→ Entries with parts and joints:
_ _ _ _ _

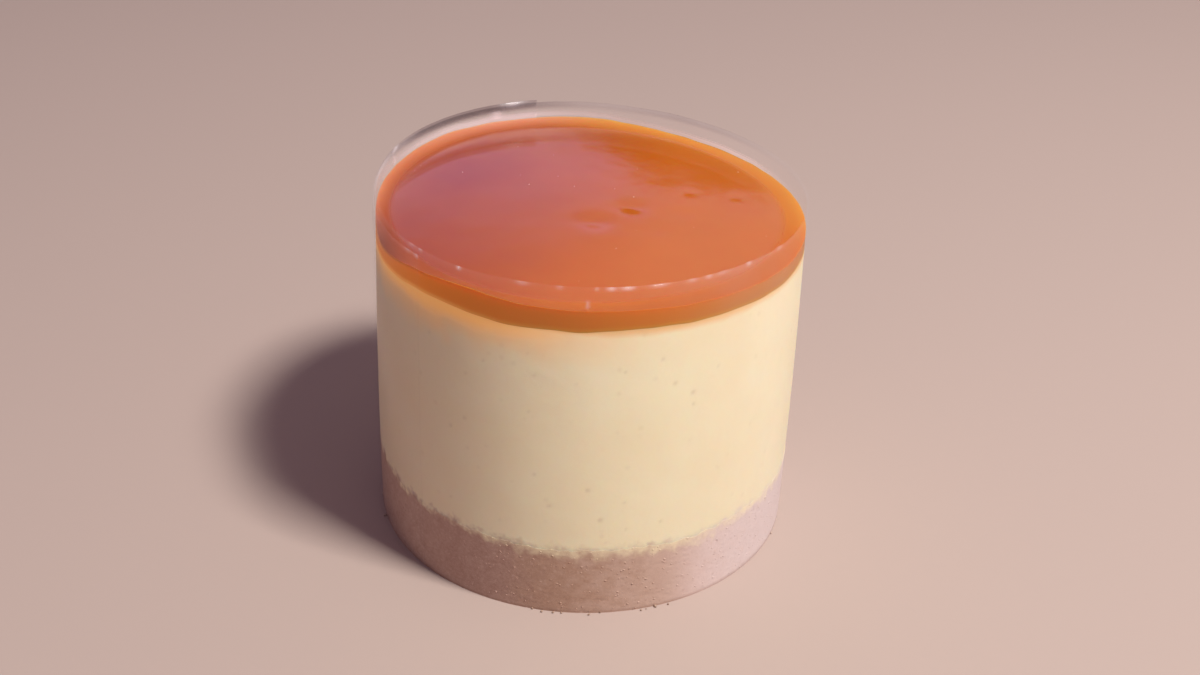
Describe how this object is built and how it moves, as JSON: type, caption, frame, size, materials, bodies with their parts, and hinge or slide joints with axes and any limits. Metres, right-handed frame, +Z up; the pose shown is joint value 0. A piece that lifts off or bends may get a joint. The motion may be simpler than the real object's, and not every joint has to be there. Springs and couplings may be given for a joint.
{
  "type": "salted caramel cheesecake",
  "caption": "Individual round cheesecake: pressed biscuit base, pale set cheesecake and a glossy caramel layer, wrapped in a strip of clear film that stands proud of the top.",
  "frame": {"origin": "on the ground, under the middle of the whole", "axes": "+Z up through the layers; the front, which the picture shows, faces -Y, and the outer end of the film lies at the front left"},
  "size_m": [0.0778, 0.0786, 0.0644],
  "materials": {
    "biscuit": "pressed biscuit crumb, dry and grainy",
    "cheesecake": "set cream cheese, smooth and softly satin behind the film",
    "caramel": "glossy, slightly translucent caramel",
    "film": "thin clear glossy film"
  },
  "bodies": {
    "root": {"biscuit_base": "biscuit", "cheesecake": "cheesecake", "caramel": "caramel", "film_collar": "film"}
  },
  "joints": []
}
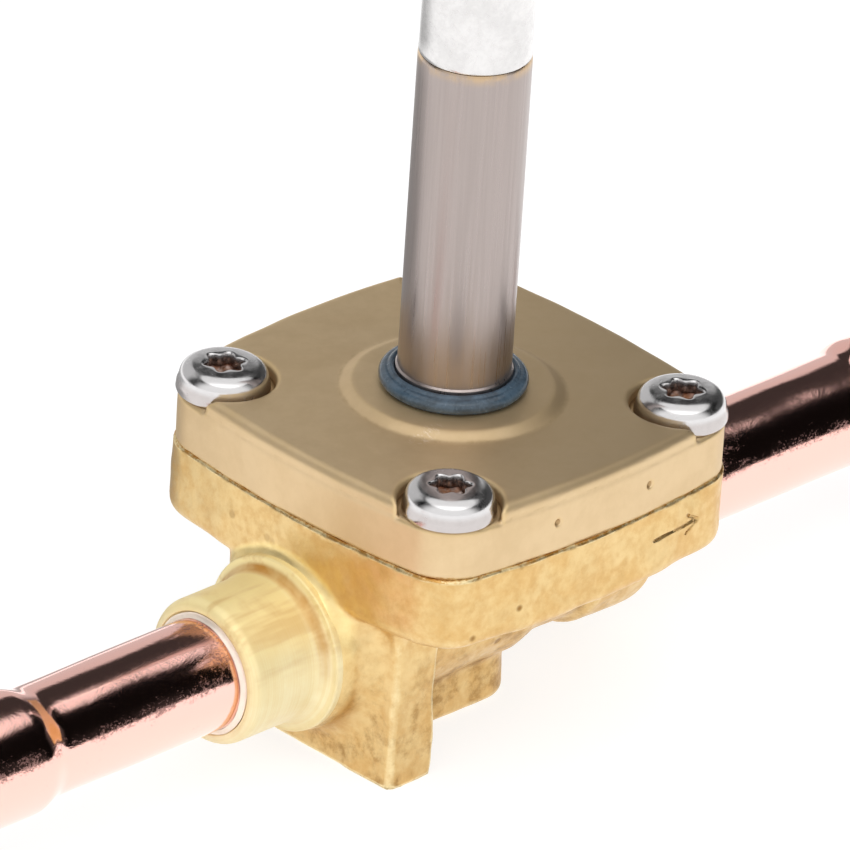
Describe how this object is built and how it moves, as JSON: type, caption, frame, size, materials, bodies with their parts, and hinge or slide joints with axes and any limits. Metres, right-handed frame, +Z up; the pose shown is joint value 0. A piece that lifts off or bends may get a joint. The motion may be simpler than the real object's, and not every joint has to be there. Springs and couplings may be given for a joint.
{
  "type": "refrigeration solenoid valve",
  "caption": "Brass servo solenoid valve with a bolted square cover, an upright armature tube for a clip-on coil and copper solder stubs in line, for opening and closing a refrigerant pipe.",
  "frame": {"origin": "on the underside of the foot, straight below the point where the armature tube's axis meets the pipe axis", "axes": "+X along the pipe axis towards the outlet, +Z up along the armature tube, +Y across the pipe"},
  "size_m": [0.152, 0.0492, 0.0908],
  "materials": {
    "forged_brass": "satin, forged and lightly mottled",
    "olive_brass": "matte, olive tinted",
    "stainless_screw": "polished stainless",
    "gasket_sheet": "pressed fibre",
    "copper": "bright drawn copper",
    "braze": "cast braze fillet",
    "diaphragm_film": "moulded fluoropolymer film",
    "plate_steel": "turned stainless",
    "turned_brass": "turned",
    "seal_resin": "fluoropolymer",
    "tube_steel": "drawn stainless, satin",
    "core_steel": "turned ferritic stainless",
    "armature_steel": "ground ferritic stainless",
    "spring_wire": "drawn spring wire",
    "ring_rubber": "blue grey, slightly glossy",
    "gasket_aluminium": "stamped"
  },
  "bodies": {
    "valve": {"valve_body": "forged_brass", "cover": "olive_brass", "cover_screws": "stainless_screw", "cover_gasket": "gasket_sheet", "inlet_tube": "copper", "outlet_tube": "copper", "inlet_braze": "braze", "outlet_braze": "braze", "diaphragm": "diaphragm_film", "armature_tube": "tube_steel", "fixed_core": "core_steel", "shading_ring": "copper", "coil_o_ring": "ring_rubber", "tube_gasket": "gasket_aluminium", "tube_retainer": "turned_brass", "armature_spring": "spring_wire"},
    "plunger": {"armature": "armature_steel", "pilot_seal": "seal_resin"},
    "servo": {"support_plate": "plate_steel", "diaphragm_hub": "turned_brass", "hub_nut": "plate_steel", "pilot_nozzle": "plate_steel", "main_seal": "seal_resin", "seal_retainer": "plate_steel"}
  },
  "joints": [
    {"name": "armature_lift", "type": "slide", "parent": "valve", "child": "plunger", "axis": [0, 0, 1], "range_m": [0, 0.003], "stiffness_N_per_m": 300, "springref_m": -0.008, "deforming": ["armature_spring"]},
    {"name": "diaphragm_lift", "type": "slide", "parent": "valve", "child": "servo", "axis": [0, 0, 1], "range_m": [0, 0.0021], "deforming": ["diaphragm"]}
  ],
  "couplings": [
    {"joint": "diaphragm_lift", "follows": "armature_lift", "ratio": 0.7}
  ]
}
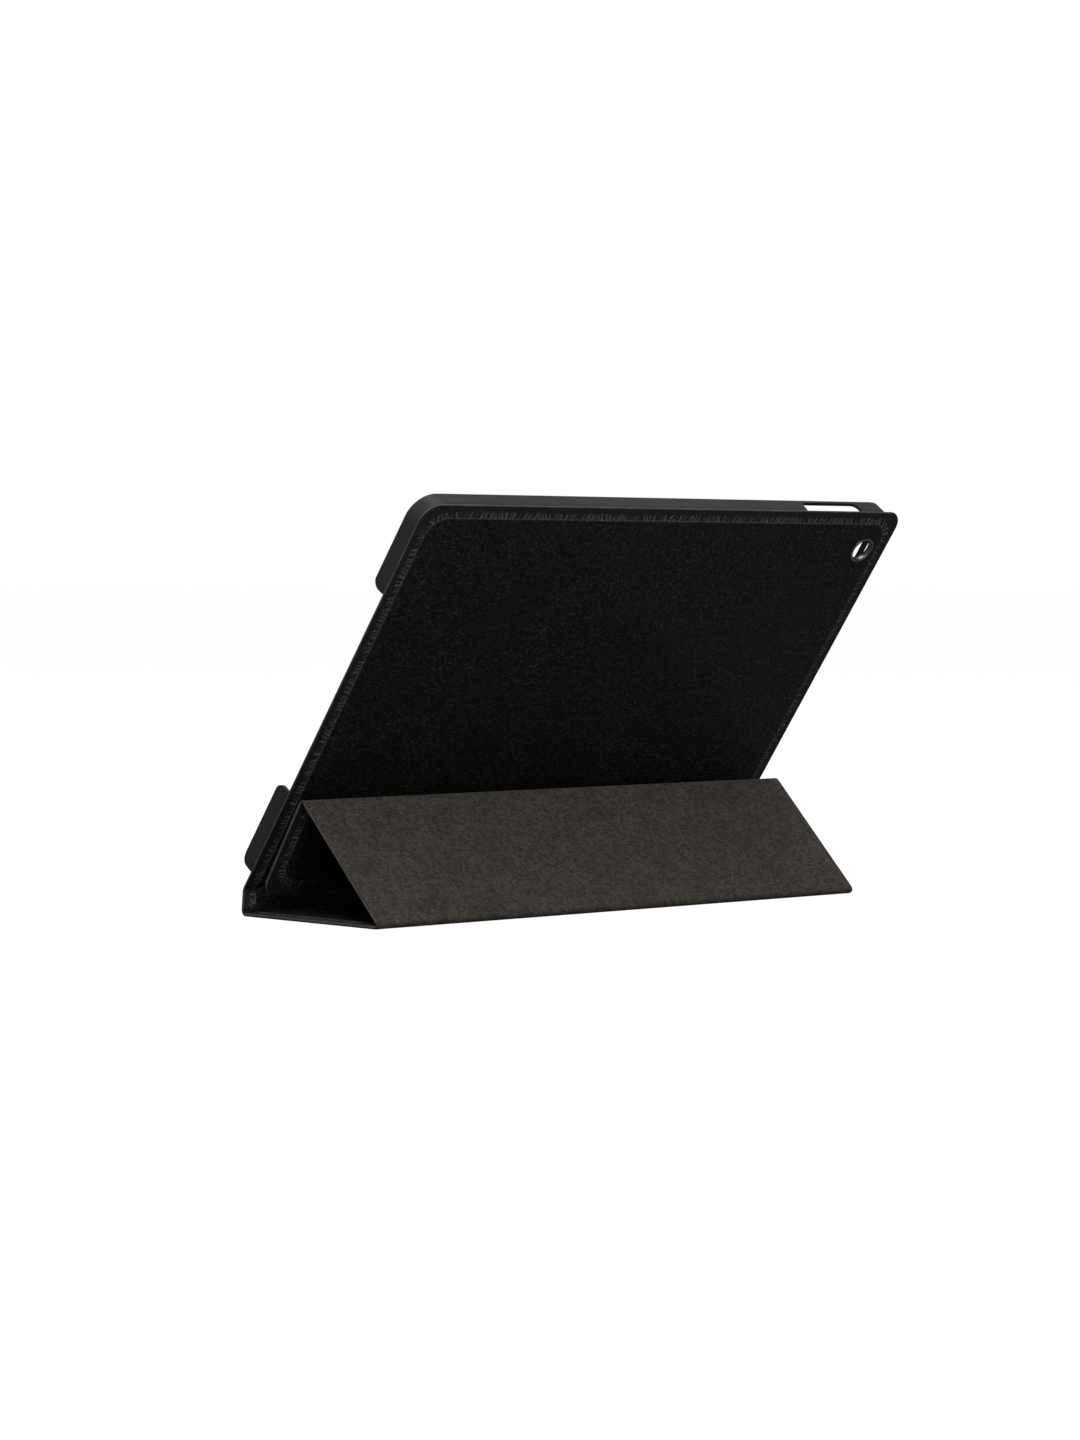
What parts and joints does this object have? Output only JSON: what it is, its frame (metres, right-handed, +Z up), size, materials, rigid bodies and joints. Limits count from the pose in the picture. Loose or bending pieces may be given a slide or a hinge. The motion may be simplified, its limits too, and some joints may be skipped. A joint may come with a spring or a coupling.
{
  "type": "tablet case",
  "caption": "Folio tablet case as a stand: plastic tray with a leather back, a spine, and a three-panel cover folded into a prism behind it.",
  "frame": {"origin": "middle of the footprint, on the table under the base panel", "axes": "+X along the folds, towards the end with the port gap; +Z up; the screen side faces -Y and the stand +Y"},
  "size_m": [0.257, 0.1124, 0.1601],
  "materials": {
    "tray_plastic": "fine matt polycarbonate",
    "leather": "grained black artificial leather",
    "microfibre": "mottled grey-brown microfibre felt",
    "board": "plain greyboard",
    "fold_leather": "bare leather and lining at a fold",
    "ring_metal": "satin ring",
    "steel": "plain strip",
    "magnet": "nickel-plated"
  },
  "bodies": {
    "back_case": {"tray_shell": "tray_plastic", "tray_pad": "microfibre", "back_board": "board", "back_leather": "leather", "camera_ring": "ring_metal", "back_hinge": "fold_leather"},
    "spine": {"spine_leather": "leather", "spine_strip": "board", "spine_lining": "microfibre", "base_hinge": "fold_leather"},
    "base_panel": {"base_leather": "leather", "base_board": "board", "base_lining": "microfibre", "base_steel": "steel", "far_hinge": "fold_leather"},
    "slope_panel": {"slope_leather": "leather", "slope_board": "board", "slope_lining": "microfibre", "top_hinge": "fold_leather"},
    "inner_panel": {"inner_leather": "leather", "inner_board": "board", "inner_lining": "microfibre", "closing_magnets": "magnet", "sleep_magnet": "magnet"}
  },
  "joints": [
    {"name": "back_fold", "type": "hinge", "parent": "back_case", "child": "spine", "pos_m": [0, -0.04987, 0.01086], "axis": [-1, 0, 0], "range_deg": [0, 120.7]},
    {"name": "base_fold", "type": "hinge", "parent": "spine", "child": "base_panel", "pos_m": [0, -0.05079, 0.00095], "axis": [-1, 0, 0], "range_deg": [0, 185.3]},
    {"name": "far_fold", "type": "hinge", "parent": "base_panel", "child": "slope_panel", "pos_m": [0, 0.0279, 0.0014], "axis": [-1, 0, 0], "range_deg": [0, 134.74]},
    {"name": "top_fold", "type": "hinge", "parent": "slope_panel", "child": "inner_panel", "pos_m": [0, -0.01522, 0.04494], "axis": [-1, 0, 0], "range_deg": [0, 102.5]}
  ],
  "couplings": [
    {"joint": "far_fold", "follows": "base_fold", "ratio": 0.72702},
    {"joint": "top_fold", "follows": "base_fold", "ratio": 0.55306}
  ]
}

_ _ _ _ _

→ Instructions for the task: Your task is to return the full listing exactly as it was given.

→ Correct answer:
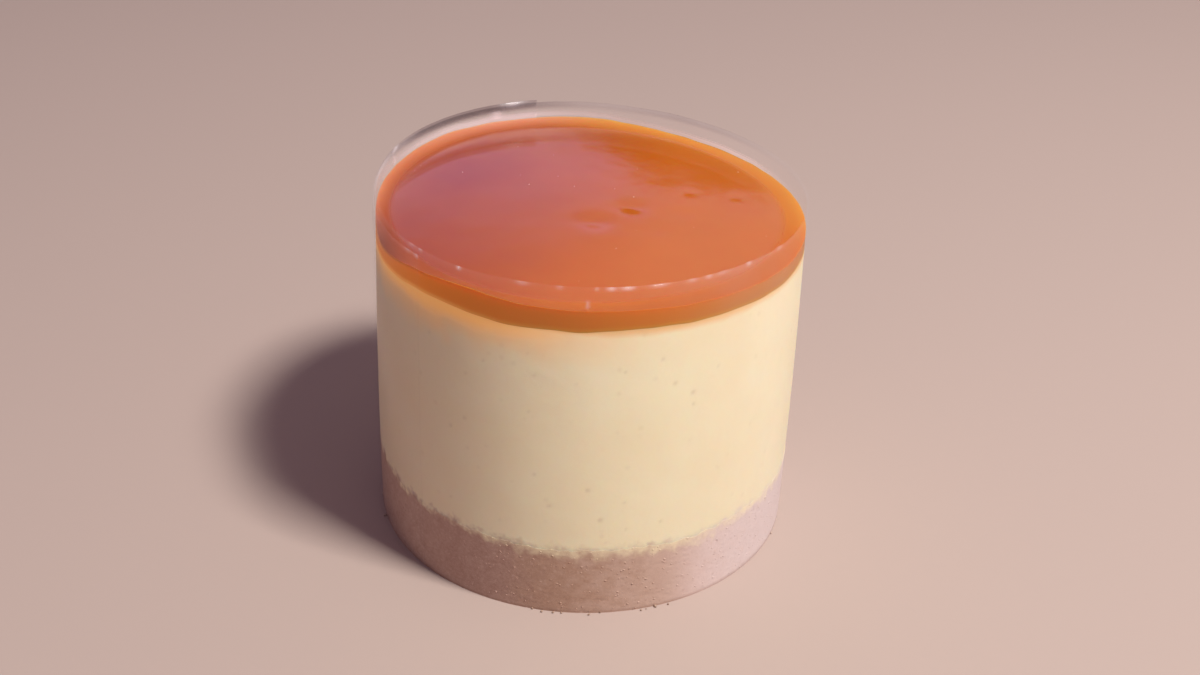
Describe how this object is built and how it moves, as JSON: type, caption, frame, size, materials, bodies with their parts, and hinge or slide joints with axes and any limits. Metres, right-handed frame, +Z up; the pose shown is joint value 0. A piece that lifts off or bends may get a joint. The motion may be simpler than the real object's, and not every joint has to be there. Springs and couplings may be given for a joint.
{
  "type": "salted caramel cheesecake",
  "caption": "Individual round cheesecake: pressed biscuit base, pale set cheesecake and a glossy caramel layer, wrapped in a strip of clear film that stands proud of the top.",
  "frame": {"origin": "on the ground, under the middle of the whole", "axes": "+Z up through the layers; the front, which the picture shows, faces -Y, and the outer end of the film lies at the front left"},
  "size_m": [0.0778, 0.0786, 0.0644],
  "materials": {
    "biscuit": "pressed biscuit crumb, dry and grainy",
    "cheesecake": "set cream cheese, smooth and softly satin behind the film",
    "caramel": "glossy, slightly translucent caramel",
    "film": "thin clear glossy film"
  },
  "bodies": {
    "root": {"biscuit_base": "biscuit", "cheesecake": "cheesecake", "caramel": "caramel", "film_collar": "film"}
  },
  "joints": []
}
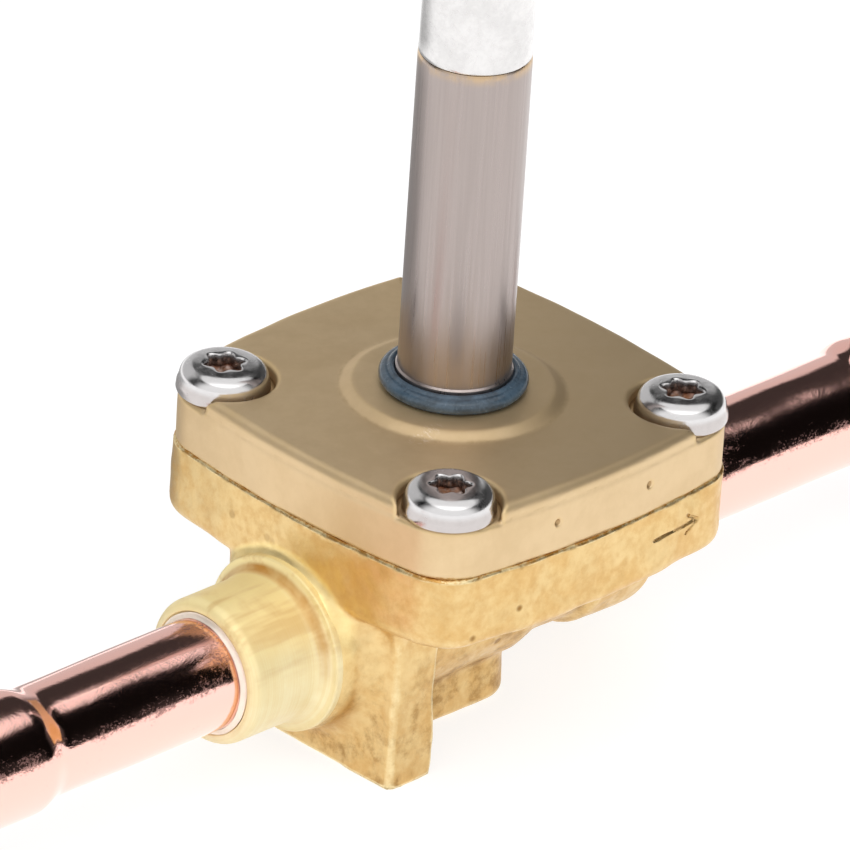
Describe how this object is built and how it moves, as JSON: type, caption, frame, size, materials, bodies with their parts, and hinge or slide joints with axes and any limits. Metres, right-handed frame, +Z up; the pose shown is joint value 0. A piece that lifts off or bends may get a joint. The motion may be simpler than the real object's, and not every joint has to be there. Springs and couplings may be given for a joint.
{
  "type": "refrigeration solenoid valve",
  "caption": "Brass servo solenoid valve with a bolted square cover, an upright armature tube for a clip-on coil and copper solder stubs in line, for opening and closing a refrigerant pipe.",
  "frame": {"origin": "on the underside of the foot, straight below the point where the armature tube's axis meets the pipe axis", "axes": "+X along the pipe axis towards the outlet, +Z up along the armature tube, +Y across the pipe"},
  "size_m": [0.152, 0.0492, 0.0908],
  "materials": {
    "forged_brass": "satin, forged and lightly mottled",
    "olive_brass": "matte, olive tinted",
    "stainless_screw": "polished stainless",
    "gasket_sheet": "pressed fibre",
    "copper": "bright drawn copper",
    "braze": "cast braze fillet",
    "diaphragm_film": "moulded fluoropolymer film",
    "plate_steel": "turned stainless",
    "turned_brass": "turned",
    "seal_resin": "fluoropolymer",
    "tube_steel": "drawn stainless, satin",
    "core_steel": "turned ferritic stainless",
    "armature_steel": "ground ferritic stainless",
    "spring_wire": "drawn spring wire",
    "ring_rubber": "blue grey, slightly glossy",
    "gasket_aluminium": "stamped"
  },
  "bodies": {
    "valve": {"valve_body": "forged_brass", "cover": "olive_brass", "cover_screws": "stainless_screw", "cover_gasket": "gasket_sheet", "inlet_tube": "copper", "outlet_tube": "copper", "inlet_braze": "braze", "outlet_braze": "braze", "diaphragm": "diaphragm_film", "armature_tube": "tube_steel", "fixed_core": "core_steel", "shading_ring": "copper", "coil_o_ring": "ring_rubber", "tube_gasket": "gasket_aluminium", "tube_retainer": "turned_brass", "armature_spring": "spring_wire"},
    "plunger": {"armature": "armature_steel", "pilot_seal": "seal_resin"},
    "servo": {"support_plate": "plate_steel", "diaphragm_hub": "turned_brass", "hub_nut": "plate_steel", "pilot_nozzle": "plate_steel", "main_seal": "seal_resin", "seal_retainer": "plate_steel"}
  },
  "joints": [
    {"name": "armature_lift", "type": "slide", "parent": "valve", "child": "plunger", "axis": [0, 0, 1], "range_m": [0, 0.003], "stiffness_N_per_m": 300, "springref_m": -0.008, "deforming": ["armature_spring"]},
    {"name": "diaphragm_lift", "type": "slide", "parent": "valve", "child": "servo", "axis": [0, 0, 1], "range_m": [0, 0.0021], "deforming": ["diaphragm"]}
  ],
  "couplings": [
    {"joint": "diaphragm_lift", "follows": "armature_lift", "ratio": 0.7}
  ]
}
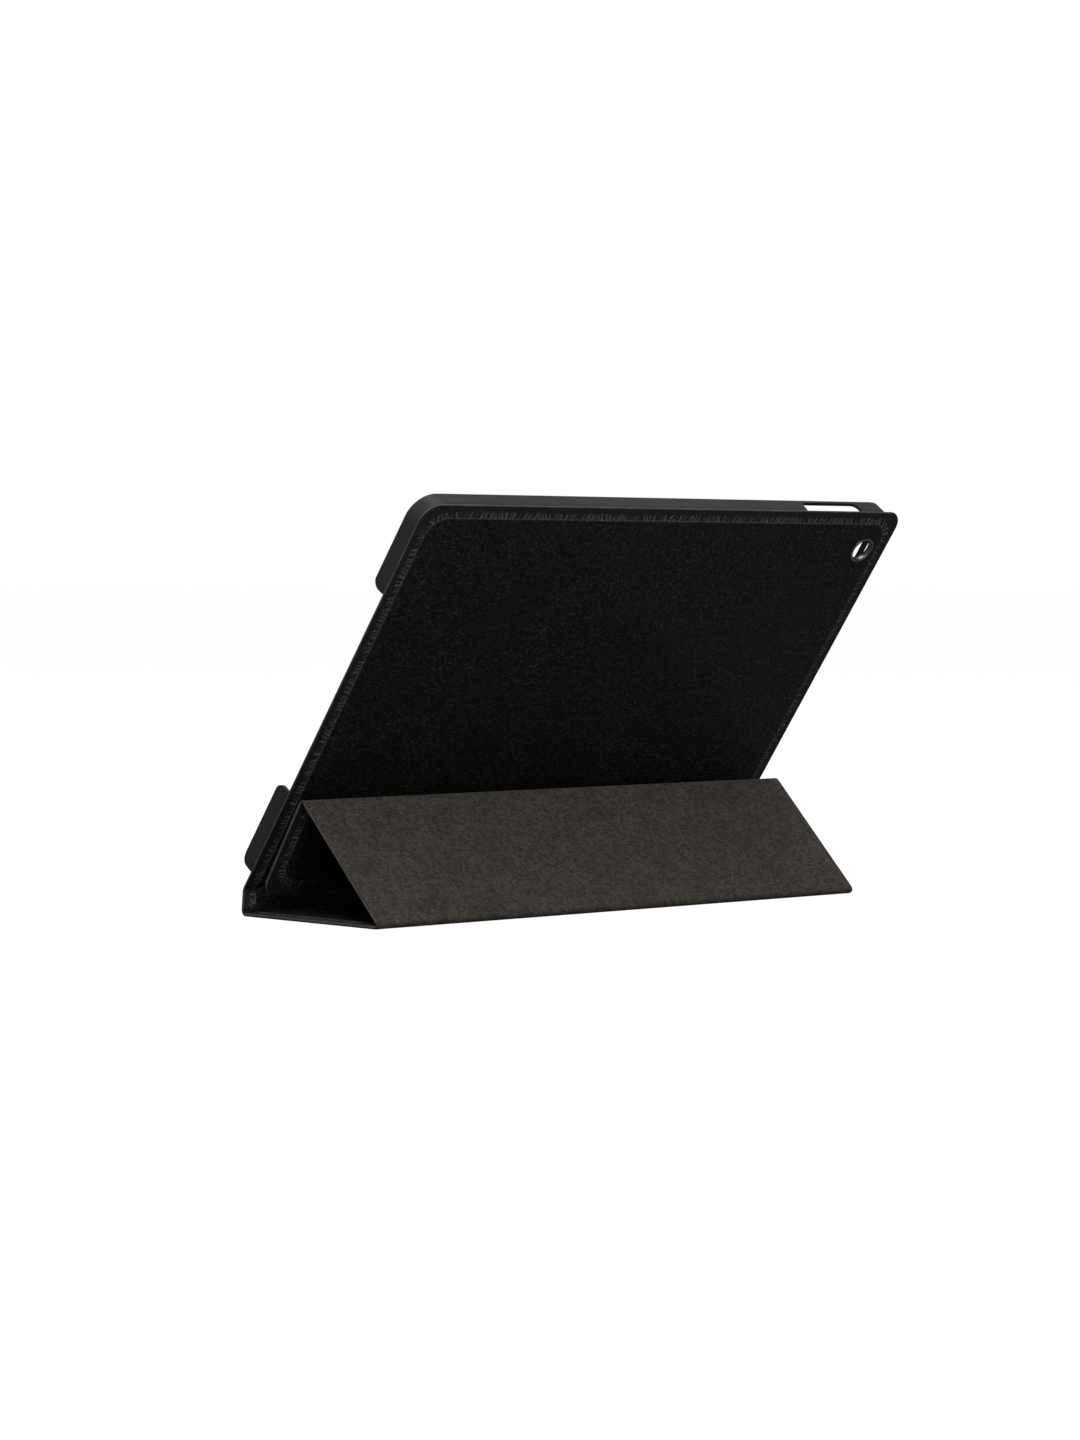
What parts and joints does this object have? Output only JSON: what it is, its frame (metres, right-handed, +Z up), size, materials, rigid bodies and joints. Limits count from the pose in the picture. Loose or bending pieces may be given a slide or a hinge. The motion may be simplified, its limits too, and some joints may be skipped. A joint may come with a spring or a coupling.
{
  "type": "tablet case",
  "caption": "Folio tablet case as a stand: plastic tray with a leather back, a spine, and a three-panel cover folded into a prism behind it.",
  "frame": {"origin": "middle of the footprint, on the table under the base panel", "axes": "+X along the folds, towards the end with the port gap; +Z up; the screen side faces -Y and the stand +Y"},
  "size_m": [0.257, 0.1124, 0.1601],
  "materials": {
    "tray_plastic": "fine matt polycarbonate",
    "leather": "grained black artificial leather",
    "microfibre": "mottled grey-brown microfibre felt",
    "board": "plain greyboard",
    "fold_leather": "bare leather and lining at a fold",
    "ring_metal": "satin ring",
    "steel": "plain strip",
    "magnet": "nickel-plated"
  },
  "bodies": {
    "back_case": {"tray_shell": "tray_plastic", "tray_pad": "microfibre", "back_board": "board", "back_leather": "leather", "camera_ring": "ring_metal", "back_hinge": "fold_leather"},
    "spine": {"spine_leather": "leather", "spine_strip": "board", "spine_lining": "microfibre", "base_hinge": "fold_leather"},
    "base_panel": {"base_leather": "leather", "base_board": "board", "base_lining": "microfibre", "base_steel": "steel", "far_hinge": "fold_leather"},
    "slope_panel": {"slope_leather": "leather", "slope_board": "board", "slope_lining": "microfibre", "top_hinge": "fold_leather"},
    "inner_panel": {"inner_leather": "leather", "inner_board": "board", "inner_lining": "microfibre", "closing_magnets": "magnet", "sleep_magnet": "magnet"}
  },
  "joints": [
    {"name": "back_fold", "type": "hinge", "parent": "back_case", "child": "spine", "pos_m": [0, -0.04987, 0.01086], "axis": [-1, 0, 0], "range_deg": [0, 120.7]},
    {"name": "base_fold", "type": "hinge", "parent": "spine", "child": "base_panel", "pos_m": [0, -0.05079, 0.00095], "axis": [-1, 0, 0], "range_deg": [0, 185.3]},
    {"name": "far_fold", "type": "hinge", "parent": "base_panel", "child": "slope_panel", "pos_m": [0, 0.0279, 0.0014], "axis": [-1, 0, 0], "range_deg": [0, 134.74]},
    {"name": "top_fold", "type": "hinge", "parent": "slope_panel", "child": "inner_panel", "pos_m": [0, -0.01522, 0.04494], "axis": [-1, 0, 0], "range_deg": [0, 102.5]}
  ],
  "couplings": [
    {"joint": "far_fold", "follows": "base_fold", "ratio": 0.72702},
    {"joint": "top_fold", "follows": "base_fold", "ratio": 0.55306}
  ]
}